Problem description: In the material below, the lines containing the word "True" are required; copy each of them.
--
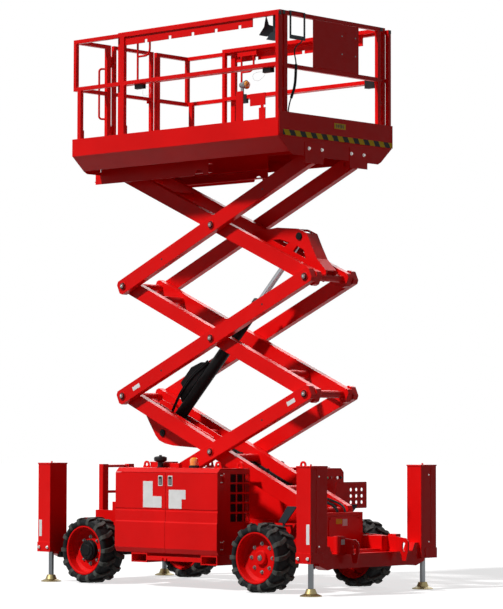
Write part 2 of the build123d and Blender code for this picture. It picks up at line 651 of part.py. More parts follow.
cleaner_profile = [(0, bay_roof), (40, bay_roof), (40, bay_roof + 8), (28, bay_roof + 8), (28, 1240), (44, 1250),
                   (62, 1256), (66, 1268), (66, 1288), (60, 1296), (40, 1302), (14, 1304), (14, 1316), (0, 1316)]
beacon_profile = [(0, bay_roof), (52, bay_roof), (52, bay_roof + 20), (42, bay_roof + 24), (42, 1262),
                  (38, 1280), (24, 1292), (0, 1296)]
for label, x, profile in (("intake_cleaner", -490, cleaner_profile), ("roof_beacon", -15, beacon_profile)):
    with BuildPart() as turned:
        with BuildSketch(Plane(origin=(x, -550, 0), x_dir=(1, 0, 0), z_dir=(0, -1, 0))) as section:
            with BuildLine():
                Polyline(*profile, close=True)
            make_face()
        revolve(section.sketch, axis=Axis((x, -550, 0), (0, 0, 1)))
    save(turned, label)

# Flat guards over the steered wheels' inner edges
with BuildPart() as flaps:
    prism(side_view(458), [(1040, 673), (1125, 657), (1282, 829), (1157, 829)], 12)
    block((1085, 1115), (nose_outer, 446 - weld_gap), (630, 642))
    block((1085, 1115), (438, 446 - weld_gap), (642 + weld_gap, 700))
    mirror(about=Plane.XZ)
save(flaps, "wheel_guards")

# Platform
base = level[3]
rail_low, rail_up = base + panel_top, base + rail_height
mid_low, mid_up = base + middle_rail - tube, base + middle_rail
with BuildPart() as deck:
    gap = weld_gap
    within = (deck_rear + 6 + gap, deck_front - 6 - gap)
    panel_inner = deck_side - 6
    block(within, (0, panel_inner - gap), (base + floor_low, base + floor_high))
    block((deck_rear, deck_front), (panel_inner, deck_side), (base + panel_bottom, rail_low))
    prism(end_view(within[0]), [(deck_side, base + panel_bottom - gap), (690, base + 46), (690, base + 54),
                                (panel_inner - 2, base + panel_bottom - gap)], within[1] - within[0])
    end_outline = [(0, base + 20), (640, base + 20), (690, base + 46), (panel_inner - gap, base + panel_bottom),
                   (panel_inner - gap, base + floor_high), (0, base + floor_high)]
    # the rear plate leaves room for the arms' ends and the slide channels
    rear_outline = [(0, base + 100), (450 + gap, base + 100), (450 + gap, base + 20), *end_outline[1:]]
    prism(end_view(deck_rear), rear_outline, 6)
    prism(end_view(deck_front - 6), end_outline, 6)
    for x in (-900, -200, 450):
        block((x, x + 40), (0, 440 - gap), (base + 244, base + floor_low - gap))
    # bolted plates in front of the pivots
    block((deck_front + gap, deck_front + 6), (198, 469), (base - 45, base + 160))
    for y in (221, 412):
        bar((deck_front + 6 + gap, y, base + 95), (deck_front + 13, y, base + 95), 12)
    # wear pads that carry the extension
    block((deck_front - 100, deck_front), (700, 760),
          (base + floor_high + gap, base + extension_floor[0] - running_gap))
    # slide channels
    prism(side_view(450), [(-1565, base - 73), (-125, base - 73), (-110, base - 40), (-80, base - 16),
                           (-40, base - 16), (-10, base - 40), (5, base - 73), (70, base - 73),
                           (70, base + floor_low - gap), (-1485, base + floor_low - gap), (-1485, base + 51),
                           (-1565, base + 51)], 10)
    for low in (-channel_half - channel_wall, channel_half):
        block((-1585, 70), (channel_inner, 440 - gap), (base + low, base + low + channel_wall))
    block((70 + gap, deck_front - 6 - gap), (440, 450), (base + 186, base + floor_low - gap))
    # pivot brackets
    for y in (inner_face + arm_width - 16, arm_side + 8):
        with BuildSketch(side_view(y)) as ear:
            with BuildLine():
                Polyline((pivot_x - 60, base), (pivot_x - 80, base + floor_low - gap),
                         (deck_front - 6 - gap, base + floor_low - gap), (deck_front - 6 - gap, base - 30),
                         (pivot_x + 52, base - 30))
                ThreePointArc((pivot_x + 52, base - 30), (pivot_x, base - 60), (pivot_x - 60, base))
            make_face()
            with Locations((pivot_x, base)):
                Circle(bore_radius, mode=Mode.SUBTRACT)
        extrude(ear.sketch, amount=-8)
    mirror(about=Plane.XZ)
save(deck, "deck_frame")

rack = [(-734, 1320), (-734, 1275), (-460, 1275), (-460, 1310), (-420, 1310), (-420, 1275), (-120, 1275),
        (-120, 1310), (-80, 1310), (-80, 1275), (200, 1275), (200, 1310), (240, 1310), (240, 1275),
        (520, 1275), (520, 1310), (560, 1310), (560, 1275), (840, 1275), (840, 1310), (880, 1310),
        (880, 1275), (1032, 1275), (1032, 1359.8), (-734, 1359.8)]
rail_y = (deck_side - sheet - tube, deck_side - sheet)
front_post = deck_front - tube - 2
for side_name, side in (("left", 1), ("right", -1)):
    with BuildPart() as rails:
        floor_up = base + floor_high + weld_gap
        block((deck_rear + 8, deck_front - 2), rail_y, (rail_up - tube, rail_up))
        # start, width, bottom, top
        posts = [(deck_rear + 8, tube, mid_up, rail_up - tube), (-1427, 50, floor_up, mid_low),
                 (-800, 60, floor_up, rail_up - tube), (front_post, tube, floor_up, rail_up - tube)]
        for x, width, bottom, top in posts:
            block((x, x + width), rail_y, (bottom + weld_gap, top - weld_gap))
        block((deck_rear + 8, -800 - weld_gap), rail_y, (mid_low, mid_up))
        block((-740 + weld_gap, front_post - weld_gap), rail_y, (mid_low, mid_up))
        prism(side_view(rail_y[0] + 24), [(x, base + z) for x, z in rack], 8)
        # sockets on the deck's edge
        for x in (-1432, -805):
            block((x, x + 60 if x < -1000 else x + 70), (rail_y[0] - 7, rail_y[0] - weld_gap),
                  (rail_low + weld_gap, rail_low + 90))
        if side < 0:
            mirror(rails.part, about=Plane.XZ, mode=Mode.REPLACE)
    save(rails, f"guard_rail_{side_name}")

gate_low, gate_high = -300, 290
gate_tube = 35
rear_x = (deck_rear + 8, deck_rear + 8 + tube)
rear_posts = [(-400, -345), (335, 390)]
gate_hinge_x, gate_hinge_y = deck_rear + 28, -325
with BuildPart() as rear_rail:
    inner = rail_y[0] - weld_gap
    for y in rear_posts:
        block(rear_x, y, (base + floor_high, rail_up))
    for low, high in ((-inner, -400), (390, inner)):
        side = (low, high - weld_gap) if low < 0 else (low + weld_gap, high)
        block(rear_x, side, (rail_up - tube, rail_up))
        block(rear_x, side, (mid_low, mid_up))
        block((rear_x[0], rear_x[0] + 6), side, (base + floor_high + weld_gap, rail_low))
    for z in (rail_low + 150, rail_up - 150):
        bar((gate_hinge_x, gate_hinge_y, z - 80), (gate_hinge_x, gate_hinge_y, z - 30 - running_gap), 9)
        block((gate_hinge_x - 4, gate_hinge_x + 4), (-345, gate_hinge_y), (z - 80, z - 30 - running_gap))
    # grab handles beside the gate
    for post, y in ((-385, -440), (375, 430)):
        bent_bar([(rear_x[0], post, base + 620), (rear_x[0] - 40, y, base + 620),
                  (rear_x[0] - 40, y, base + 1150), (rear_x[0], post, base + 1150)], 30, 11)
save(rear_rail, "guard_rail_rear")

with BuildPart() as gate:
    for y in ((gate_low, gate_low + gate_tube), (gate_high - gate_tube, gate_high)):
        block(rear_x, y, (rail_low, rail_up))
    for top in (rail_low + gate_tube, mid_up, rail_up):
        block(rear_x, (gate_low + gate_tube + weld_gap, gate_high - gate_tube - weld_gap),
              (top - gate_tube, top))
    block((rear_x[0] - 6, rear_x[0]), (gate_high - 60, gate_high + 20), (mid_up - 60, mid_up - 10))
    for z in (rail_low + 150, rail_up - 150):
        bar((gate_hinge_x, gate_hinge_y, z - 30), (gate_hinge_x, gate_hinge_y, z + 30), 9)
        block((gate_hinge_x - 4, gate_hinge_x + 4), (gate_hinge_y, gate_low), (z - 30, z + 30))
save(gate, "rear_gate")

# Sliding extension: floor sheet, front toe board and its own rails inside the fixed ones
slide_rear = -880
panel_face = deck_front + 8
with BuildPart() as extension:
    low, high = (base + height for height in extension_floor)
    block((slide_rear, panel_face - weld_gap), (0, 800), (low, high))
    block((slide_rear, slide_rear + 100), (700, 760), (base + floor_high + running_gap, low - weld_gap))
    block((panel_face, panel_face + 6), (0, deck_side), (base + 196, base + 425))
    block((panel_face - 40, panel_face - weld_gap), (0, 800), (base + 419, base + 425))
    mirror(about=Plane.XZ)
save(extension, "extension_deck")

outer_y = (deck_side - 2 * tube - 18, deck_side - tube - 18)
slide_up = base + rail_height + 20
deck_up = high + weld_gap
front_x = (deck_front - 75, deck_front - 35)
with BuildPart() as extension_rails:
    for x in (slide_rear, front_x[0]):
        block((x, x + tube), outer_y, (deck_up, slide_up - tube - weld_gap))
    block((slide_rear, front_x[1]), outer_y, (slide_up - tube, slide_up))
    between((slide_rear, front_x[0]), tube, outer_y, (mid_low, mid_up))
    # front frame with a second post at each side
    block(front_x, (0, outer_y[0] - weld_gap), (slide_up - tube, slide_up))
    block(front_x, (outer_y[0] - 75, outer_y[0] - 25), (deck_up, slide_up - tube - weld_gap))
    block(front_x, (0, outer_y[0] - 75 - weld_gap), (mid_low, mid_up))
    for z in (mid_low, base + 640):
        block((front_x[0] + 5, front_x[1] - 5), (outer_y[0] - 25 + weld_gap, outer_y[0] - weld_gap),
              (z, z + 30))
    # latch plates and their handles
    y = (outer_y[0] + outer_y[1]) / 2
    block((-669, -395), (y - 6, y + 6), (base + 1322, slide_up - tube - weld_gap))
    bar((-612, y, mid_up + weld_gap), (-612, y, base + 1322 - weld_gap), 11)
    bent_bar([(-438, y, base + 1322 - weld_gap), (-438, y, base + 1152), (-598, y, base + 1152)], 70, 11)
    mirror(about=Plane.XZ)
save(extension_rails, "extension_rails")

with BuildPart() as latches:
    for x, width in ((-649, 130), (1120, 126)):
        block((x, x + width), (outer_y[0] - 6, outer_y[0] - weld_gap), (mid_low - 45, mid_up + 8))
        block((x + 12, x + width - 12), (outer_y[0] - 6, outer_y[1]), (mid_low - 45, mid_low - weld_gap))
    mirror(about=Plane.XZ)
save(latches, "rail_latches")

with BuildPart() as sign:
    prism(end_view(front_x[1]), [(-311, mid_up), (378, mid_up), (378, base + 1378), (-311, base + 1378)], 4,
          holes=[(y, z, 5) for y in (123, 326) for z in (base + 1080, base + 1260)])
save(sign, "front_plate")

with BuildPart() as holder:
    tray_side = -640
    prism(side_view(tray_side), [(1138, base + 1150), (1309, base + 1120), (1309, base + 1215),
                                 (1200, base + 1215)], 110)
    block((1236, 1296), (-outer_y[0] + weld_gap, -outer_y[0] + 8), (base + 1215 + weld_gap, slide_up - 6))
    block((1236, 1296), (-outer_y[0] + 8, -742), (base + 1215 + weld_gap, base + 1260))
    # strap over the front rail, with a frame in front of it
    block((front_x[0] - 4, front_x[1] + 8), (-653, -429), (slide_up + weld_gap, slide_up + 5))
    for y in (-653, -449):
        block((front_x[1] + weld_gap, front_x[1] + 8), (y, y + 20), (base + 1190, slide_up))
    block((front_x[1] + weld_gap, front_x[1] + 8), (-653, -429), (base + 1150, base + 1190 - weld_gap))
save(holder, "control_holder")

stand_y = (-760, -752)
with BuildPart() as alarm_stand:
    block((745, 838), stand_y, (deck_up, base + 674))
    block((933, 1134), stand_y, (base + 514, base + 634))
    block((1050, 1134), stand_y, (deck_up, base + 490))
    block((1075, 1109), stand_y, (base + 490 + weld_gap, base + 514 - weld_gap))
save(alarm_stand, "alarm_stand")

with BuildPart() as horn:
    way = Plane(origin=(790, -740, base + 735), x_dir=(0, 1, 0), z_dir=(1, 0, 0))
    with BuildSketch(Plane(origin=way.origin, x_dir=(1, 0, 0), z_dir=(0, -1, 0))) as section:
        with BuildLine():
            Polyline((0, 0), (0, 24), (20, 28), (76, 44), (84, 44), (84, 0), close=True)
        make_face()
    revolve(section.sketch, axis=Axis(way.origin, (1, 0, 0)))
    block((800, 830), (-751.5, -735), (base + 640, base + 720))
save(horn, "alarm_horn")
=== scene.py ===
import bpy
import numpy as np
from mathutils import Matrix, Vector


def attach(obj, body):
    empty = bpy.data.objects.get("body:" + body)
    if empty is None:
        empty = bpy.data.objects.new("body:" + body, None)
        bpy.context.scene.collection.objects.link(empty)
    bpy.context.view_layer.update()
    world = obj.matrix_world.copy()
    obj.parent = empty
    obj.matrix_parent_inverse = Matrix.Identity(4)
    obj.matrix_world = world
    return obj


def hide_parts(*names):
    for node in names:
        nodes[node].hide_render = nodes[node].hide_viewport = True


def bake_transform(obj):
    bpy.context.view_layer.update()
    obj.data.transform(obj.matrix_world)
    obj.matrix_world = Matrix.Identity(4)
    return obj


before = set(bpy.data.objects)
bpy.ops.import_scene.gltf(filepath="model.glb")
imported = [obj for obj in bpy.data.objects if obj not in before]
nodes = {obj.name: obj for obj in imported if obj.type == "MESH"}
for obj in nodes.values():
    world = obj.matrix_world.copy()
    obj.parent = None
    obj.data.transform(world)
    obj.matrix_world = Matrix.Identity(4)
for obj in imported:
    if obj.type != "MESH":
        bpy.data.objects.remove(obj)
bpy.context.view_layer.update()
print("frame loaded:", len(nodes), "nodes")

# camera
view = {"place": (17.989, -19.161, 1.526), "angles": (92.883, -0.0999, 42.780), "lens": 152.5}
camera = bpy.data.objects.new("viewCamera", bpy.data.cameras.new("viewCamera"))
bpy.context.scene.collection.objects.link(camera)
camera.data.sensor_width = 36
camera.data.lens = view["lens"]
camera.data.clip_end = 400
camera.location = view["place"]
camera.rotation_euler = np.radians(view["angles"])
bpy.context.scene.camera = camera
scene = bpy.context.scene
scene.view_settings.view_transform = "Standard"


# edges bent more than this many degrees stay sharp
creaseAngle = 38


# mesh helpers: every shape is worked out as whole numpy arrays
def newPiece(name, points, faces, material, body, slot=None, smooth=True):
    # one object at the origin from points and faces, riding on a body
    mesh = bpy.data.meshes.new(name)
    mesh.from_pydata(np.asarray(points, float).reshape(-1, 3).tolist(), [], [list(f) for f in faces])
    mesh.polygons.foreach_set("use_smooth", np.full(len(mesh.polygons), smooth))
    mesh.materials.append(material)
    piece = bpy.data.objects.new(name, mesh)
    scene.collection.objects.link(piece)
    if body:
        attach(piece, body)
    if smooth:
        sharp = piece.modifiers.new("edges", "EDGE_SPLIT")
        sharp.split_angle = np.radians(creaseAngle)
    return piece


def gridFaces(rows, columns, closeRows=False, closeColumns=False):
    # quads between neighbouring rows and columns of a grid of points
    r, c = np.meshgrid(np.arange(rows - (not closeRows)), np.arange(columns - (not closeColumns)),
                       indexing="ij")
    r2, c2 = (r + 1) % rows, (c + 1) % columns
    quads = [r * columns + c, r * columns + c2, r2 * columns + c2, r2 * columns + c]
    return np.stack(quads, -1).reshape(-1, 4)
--
Result for this task:
                Polyline(*profile, close=True)
            Polyline((0, 0), (0, 24), (20, 28), (76, 44), (84, 44), (84, 0), close=True)
        nodes[node].hide_render = nodes[node].hide_viewport = True
def newPiece(name, points, faces, material, body, slot=None, smooth=True):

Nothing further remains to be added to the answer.